Just to weigh in: I think Joe Ahearne’s defense of his creation is pretty much valid. Yes, there are similar alternatives for less, but this bike offers some novel spins that aren’t available from other builders. Further, these differences are of the sort that are going to come with an upcharge.
Someone askd if the haters are just being wet blankets, or if they’re actually in the market for this style of bike. I stumbled on this page because i’m considering a worksman lgb, and this came up in a google search. The worksman vs ahearne question comes down to affordable/unique/traditional versus (relatively)lightweight/more adaptable to modern components/more refined frame/fork (and the option for more refined componentry.) Now, I can say for sure that there is ZERO chance that i’ll be buying the ahearne, but i think it’s good that it’s available. If i were wealthy, i’d grab one. As it is, I’m more likely to get the worksman at $540, plus $70 for the front drum brake, plus wellllll over $200 to ship it to me. Still, a far cry cheaper than the ahearne, but i’ll need to live with more weight, cruder construction, and frickin’ 110mm rear spacing should i ever want to upgrade. And, an american-size BB shell, although I’m psyched to get a profile 3-peice when the stock ashtabula bites the dust. (perhaps i’m a bit erudite after all!) STill, a bike like this is a luxury item, however you look at it.
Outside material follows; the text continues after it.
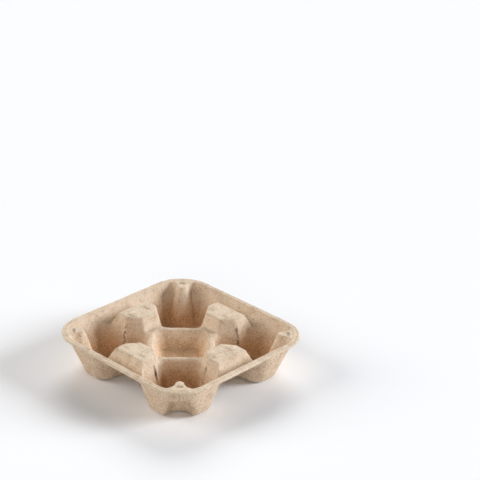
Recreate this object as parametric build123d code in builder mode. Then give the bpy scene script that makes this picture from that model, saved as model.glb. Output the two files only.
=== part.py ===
from build123d import *
import os
from math import sqrt

# A tray moulded in paper pulp that carries four cups: one wall of even thickness,
# drawn down into four pockets and a middle well, and up into four hollow towers.
# Lengths are in mm. The feet stand on z = 0 and the middle is on the origin.
# Each shape is drawn once: with grow = 0 it is the upper face of the pulp, and
# with grow = wall it is the under face.

# Whole tray
tray_width = 215.0
wall = 2.0

# Rolled rim
rim_height = 47.8             # feet to the crown of the rim
rim_width = 7.4
rim_depth = 3.5               # crown to the lower edge of the lip
rim_corner_radius = 42.0
rim_outer_rounding = 2.8
rim_inner_rounding = 2.2

# Towers between the pockets
tower_rise = 1.2              # tower tops above the rim
tower_inner = 51.5            # middle of the tray to the inner edge of a tower top
tower_outer_gap = 27.5        # outer edge of a tower top to the side of the tray
tower_inner_spread = 0.105    # how far the inner face comes in, as a share of tower_inner
tower_edge_rounding = 2.4
tower_inner_rounding = 3.5
shoulder_drop = 7.5           # tower top to the crease across the outer face
shoulder_spread = 4.0
skirt_spread = 3.5            # from the crease to the bottom of the valley
pad_length = 0.456            # share of the length of a tower top
pad_width = 10.0
pad_rise = 1.0
pad_taper = 35.0
pad_corner_radius = 4.0
pad_spacing = 25.0

# Web and middle well
web_drop = 16.0               # tower tops down to the web
ridge_width = 6.0             # web left between the well and a pocket
ridge_rounding = 2.2
well_depth = 19.0
well_draft = 9.5              # how much smaller the well is at its floor
well_corner_radius = 10.0
well_floor_rounding = 5.0
valley_rounding = 1.2
saddle_rounding = 2.0

# Cup pockets, from the floor to the tower tops
foot_inset = 21.5             # side of the tray to the wall at the pocket floor
foot_corner_radius = 33.0
chord_floor = 0.858           # near side of a pocket, these four as shares of tower_inner
chord_top = 0.672
chord_half_floor = 0.301
chord_half_top = 0.5146
chord_corner_radius = 8.0
flank_floor = 34.0            # half width of the tower at its fold
flank_top = 22.3
fold_share = 0.51             # where the fold stands along the tower top
fold_lean = 4.2
fold_radius = 5.0
flap_floor = 37.5
flap_top = 20.0
flap_radius_floor = 13.0
flap_radius_top = 26.0
pocket_floor_rounding = 6.0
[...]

Whether it’s 3grand for the bike featured above, a grand for a worksman, or $50 for a DIY which will require a fair amount of expensive equipment to build it, no cycle truck is for truly indigent folks…
As for the bigdummy or yuba mundos, well, those are foreign bikes that take a different approach to a similar problem. Essentially, that’s truly some apples-to-oranges, there. But, as someone who is actually in the market for a high-fallutin cargo bike, I can say that i have no interest in a longtail.
Long and short of it is, i applaud Ahearne for building this bike, even if it is priced well above what i want to pay for it.